Written instruction: Work out the number of lines containing "points". Give that number alone.

Data shown:
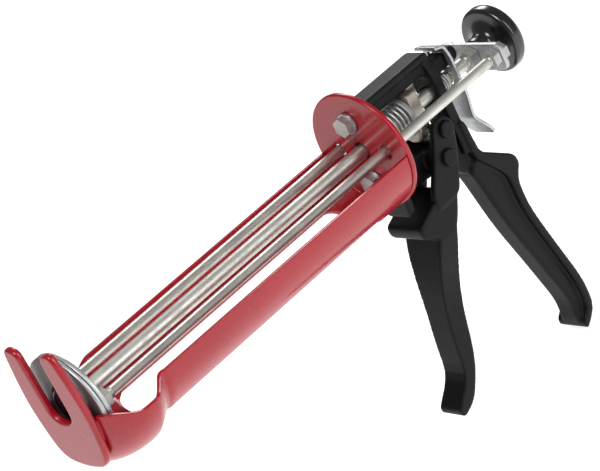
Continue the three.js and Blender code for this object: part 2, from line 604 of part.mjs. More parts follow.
// The trigger is a casting with two ears that straddle the body's boss, a finger stop below them
// and a curved blade that tapers in width and ends in a forward toe.
function triggerCasting() {
  const earOutline = outline([
    [DRIVE_PIN_X - 8, DRIVE_PIN_Z + 1, 6],
    [DRIVE_PIN_X - 2, DRIVE_PIN_Z + 8.6, 5],
    [DRIVE_PIN_X + 7, DRIVE_PIN_Z + 6.5, 5],
    [PIVOT_X + 9, PIVOT_Z + 4, 6],
    [PIVOT_X + 20, PIVOT_Z - 12, 5],
    [PIVOT_X + 21, PIVOT_Z - 22, 4],
    [PIVOT_X + 2, PIVOT_Z - 21, 4],
    [PIVOT_X - 8, PIVOT_Z - 2, 6],
  ]);
  const ears = [
    solid(alongY(earOutline, earInside, earOutside, 0.6)),
    solid(alongY(earOutline, -earOutside, -earInside, 0.6)),
  ];
  const bridge = solid(alongY(outline([
    [PIVOT_X + 12, PIVOT_Z - 12, 3],
    [PIVOT_X + 32, PIVOT_Z - 20, 4],
    [PIVOT_X + 37.5, PIVOT_Z - 22, 3],
    [PIVOT_X + 37, PIVOT_Z - 29, 3],
    [PIVOT_X + 29.5, PIVOT_Z - 34, 4],
    [PIVOT_X + 14, PIVOT_Z - 38, 6],
    [PIVOT_X + 8, PIVOT_Z - 30, 6],
    [PIVOT_X + 2, PIVOT_Z - 19, 3],
  ]), -bridgeHalfWidth, bridgeHalfWidth, 1.2));
  const blade = solid(alongY(outline([
    [PIVOT_X + 26, PIVOT_Z - 28, 4],
    [PIVOT_X + 30, PIVOT_Z - 38, 6],
    [PIVOT_X + 38, PIVOT_Z - 60, 14],
    [PIVOT_X + 44.5, PIVOT_Z - 92, 14],
    [PIVOT_X + 47, TRIGGER_BOTTOM + 18, 8],
    [PIVOT_X + 61.5, TRIGGER_BOTTOM + 5, 3],
    [PIVOT_X + 59.5, TRIGGER_BOTTOM, 3],
    [PIVOT_X + 48.5, TRIGGER_BOTTOM + 4, 6],
    [PIVOT_X + 36, TRIGGER_BOTTOM + 22, 14],
    [PIVOT_X + 27.5, PIVOT_Z - 75, 16],
    [PIVOT_X + 16, PIVOT_Z - 42, 12],
    [PIVOT_X + 8, PIVOT_Z - 28, 4],
  ]), -bridgeHalfWidth, bridgeHalfWidth, 1.2));
  const taper = solid(alongX(outline([
    [-earOutside, PIVOT_Z - 26, 0.5],
    [-bridgeHalfWidth, PIVOT_Z - 38, 8],
    [-TRIGGER_HALF_WIDTH, PIVOT_Z - 70, 12],
    [-TRIGGER_HALF_WIDTH, TRIGGER_BOTTOM - 1, 1],
    [TRIGGER_HALF_WIDTH, TRIGGER_BOTTOM - 1, 1],
    [TRIGGER_HALF_WIDTH, PIVOT_Z - 70, 12],
    [bridgeHalfWidth, PIVOT_Z - 38, 8],
    [earOutside, PIVOT_Z - 26, 0.5],
  ]), PIVOT_X, PIVOT_X + 80, 0));
  const blank = [...ears, bridge].reduce((whole, part) => whole.add(part), blade.intersect(taper));
  const holes = [[PIVOT_X, PIVOT_Z], [DRIVE_PIN_X, DRIVE_PIN_Z]].map(([x, z]) =>
    cylinderY(PIN_RADIUS + PIN_CLEARANCE, -earOutside - 1, earOutside + 1, x, z));
  return geometryOf(holes.reduce((whole, hole) => whole.subtract(solid(hole)), blank));
}

// A rivet from ear to ear, with a low domed head at each end.
function rivet(x, z) {
  const seat = earOutside + GAP;
  const end = seat + RIVET_HEAD_HEIGHT;
  const half = [
    [seat, PIN_RADIUS],
    [seat, RIVET_HEAD_RADIUS],
    [end - 0.8, RIVET_HEAD_RADIUS],
    [end, RIVET_HEAD_RADIUS - 1.4],
    [end, 0],
  ];
  const mirrored = half.map(([y, radius]) => [-y, radius]).reverse();
  return turned([...mirrored, ...half], 0, 0, 20).rotateZ(Math.PI / 2).translate(x, 0, z);
}

add('trigger', 'black', triggerCasting());
add('pivot_rivet', 'black', rivet(PIVOT_X, PIVOT_Z));
add('drive_rivet', 'black', rivet(DRIVE_PIN_X, DRIVE_PIN_Z));

// ================================================================ drive

// Grip plate: jams on the drive rod when the drive rivet pushes its lower end forwards.
const gripBlank = solid(alongX(outline([
  [-GRIP_HALF_WIDTH, GRIP_TOP, 2],
  [-GRIP_HALF_WIDTH, GRIP_BOTTOM + 9, 3],
  [-GRIP_HALF_WIDTH / 2, GRIP_BOTTOM, 3.5],
  [GRIP_HALF_WIDTH / 2, GRIP_BOTTOM, 3.5],
  [GRIP_HALF_WIDTH, GRIP_BOTTOM + 9, 3],
  [GRIP_HALF_WIDTH, GRIP_TOP, 2],
]), gripRear, gripFront, 0.6));
const gripHole = solid(cylinderX(DRIVE_ROD_RADIUS + ROD_CLEARANCE, gripRear - 1, gripFront + 1));
add('grip_plate', 'steel', geometryOf(gripBlank.subtract(gripHole)));

// Spring cup: a dished washer that centres the drive spring on the grip plate.
const cupFloor = cupRear + CUP_WALL;
add('spring_cup', 'zinc', turned([
  [cupRear, DRIVE_ROD_RADIUS + ROD_CLEARANCE],
  [cupRear, CUP_RADIUS - CUP_WALL],
  [cupRear + CUP_WALL, CUP_RADIUS],
  [cupFloor + CUP_RIM, CUP_RADIUS],
  [cupFloor + CUP_RIM, CUP_RADIUS - CUP_WALL],
  [cupFloor, CUP_RADIUS - CUP_WALL],
  [cupFloor, DRIVE_ROD_RADIUS + ROD_CLEARANCE],
  [cupRear, DRIVE_ROD_RADIUS + ROD_CLEARANCE],
]));

// A coil spring about the drive rod between two X places. The wire's ends lie clear of both seats.
function coil(radius, wire, turns, from, to) {
  class Helix extends THREE.Curve {
    getPoint(t, target = new THREE.Vector3()) {
      const angle = t * turns * 2 * Math.PI;
      const start = from + wire / 2;
      const end = to - wire / 2;
      return target.set(start + t * (end - start), radius * Math.cos(angle), radius * Math.sin(angle));
    }
  }
  const section = new THREE.Shape().absarc(0, 0, wire / 2, 0, 2 * Math.PI);
  return new THREE.ExtrudeGeometry(section, {
    steps: turns * 12,
    curveSegments: 3,
    extrudePath: new Helix(),
    bevelEnabled: false,
  });
}

add('drive_spring', 'steel', coil(DRIVE_SPRING_RADIUS, DRIVE_SPRING_WIRE, DRIVE_SPRING_TURNS,
  cupFloor + 2 * GAP, bayFront - 2 * GAP));

// ================================================================ release lever

// A bent plate hung on the body's lug. It jams on the drive rod until its thumb tab is pressed.
function releaseLever() {
  const bent = solid(alongY(strip([
    [bodyRear - 3.5, LEVER_TOP + 1.5],
    [leverFront + 0.5, LEVER_TOP],
    [leverFront, LUG_TOP - 2],
    [leverFront, LEVER_KNEE],
    [leverFront - TAB_REACH, LEVER_KNEE - TAB_DROP],
  ], LEVER_THICKNESS, 1.5), -LEVER_HALF_WIDTH - 2, LEVER_HALF_WIDTH + 2));
  const tabEnd = LEVER_KNEE - TAB_DROP - 2;
  const face = solid(alongX(outline([
    [-LEVER_HALF_WIDTH * 0.8, LEVER_TOP + 4, 2],
    [-LEVER_HALF_WIDTH, LUG_TOP - 4, 4],
    [-LEVER_HALF_WIDTH, -12, 4],
    [-LEVER_HALF_WIDTH * 0.7, LEVER_KNEE + 2, 5],
    [-LEVER_HALF_WIDTH, LEVER_KNEE - 9, 4],
    [-LEVER_HALF_WIDTH * 0.6, tabEnd, 5],
    [LEVER_HALF_WIDTH * 0.6, tabEnd, 5],
    [LEVER_HALF_WIDTH, LEVER_KNEE - 9, 4],
    [LEVER_HALF_WIDTH * 0.7, LEVER_KNEE + 2, 5],
    [LEVER_HALF_WIDTH, -12, 4],
    [LEVER_HALF_WIDTH, LUG_TOP - 4, 4],
    [LEVER_HALF_WIDTH * 0.8, LEVER_TOP + 4, 2],
  ]), leverRear - TAB_REACH - 5, bodyRear + 5));
  const lugHole = solid(box(leverRear - 1, leverFront + 1,
    -WEB_HALF_WIDTH - LUG_CLEARANCE, WEB_HALF_WIDTH + LUG_CLEARANCE,
    LUG_TOP - LUG_HEIGHT - LUG_CLEARANCE, LUG_TOP + LUG_CLEARANCE));
  const rodHole = solid(cylinderX(DRIVE_ROD_RADIUS + ROD_CLEARANCE, leverRear - 1, leverFront + 1));
  return geometryOf(bent.intersect(face).subtract(lugHole).subtract(rodHole));
}

add('release_lever', 'zinc', releaseLever());
add('release_spring', 'steel', coil(RELEASE_SPRING_RADIUS, RELEASE_SPRING_WIRE, RELEASE_SPRING_TURNS,
  leverFront + RELEASE_SPRING_GAP, bodyRear - 2 * GAP));

// The frame's origin is on the drive rod's axis, in the inner pusher's front face.
for (const mesh of gun.children) {
  mesh.geometry.translate(-innerFront, 0, 0);
}

export default gun;
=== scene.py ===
import math

import bmesh
import bpy
from mathutils import Matrix, Vector, noise


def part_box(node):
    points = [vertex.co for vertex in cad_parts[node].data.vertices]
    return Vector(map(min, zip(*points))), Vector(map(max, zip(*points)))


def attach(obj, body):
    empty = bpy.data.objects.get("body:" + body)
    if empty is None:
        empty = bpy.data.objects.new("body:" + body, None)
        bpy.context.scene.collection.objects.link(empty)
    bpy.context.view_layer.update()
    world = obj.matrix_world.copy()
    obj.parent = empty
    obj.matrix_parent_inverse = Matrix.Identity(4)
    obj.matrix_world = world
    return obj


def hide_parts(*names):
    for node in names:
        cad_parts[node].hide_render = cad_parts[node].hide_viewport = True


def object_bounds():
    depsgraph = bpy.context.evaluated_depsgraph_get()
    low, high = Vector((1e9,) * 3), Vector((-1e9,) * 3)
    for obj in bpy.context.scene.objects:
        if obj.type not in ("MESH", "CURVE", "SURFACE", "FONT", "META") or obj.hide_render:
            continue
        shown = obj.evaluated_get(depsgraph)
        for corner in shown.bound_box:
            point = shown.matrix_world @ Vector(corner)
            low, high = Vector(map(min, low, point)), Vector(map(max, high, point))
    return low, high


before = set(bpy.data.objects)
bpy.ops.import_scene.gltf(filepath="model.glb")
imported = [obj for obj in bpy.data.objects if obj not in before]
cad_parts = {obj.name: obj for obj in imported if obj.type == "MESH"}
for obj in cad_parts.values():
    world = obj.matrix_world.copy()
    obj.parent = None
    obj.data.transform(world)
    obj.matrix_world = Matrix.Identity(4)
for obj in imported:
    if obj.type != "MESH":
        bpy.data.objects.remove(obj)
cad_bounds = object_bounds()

MM = 0.001

# ==================================================================== stage
# The gun hangs level over a plain pale floor in a white studio. The camera looks down on its
# left side from in front, rolled so that the rods run from lower left to upper right.
CAMERA_RIGHT = Vector((-0.650, 0.638, -0.410)).normalized()
CAMERA_BACK = CAMERA_RIGHT.cross(Vector((-0.570, -0.055, 0.820))).normalized()
CAMERA_UP = CAMERA_BACK.cross(CAMERA_RIGHT)
CAMERA_DISTANCE = 1180 * MM
CAMERA_ASIDE = 32.8 * MM
CAMERA_BELOW = 44.3 * MM
SENSOR_WIDTH = 36
FOCAL_LENGTH = 134.5
WORLD_STRENGTH = 0.22
FLOOR_GAP = 3 * MM
FLOOR_REACH = 6
FLOOR_TONE = 0.93
FLOOR_GLOW = 0.66
REAR_PLATE_PLACE = Vector((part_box("rear_plate")[1].x, 0, 0))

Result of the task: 2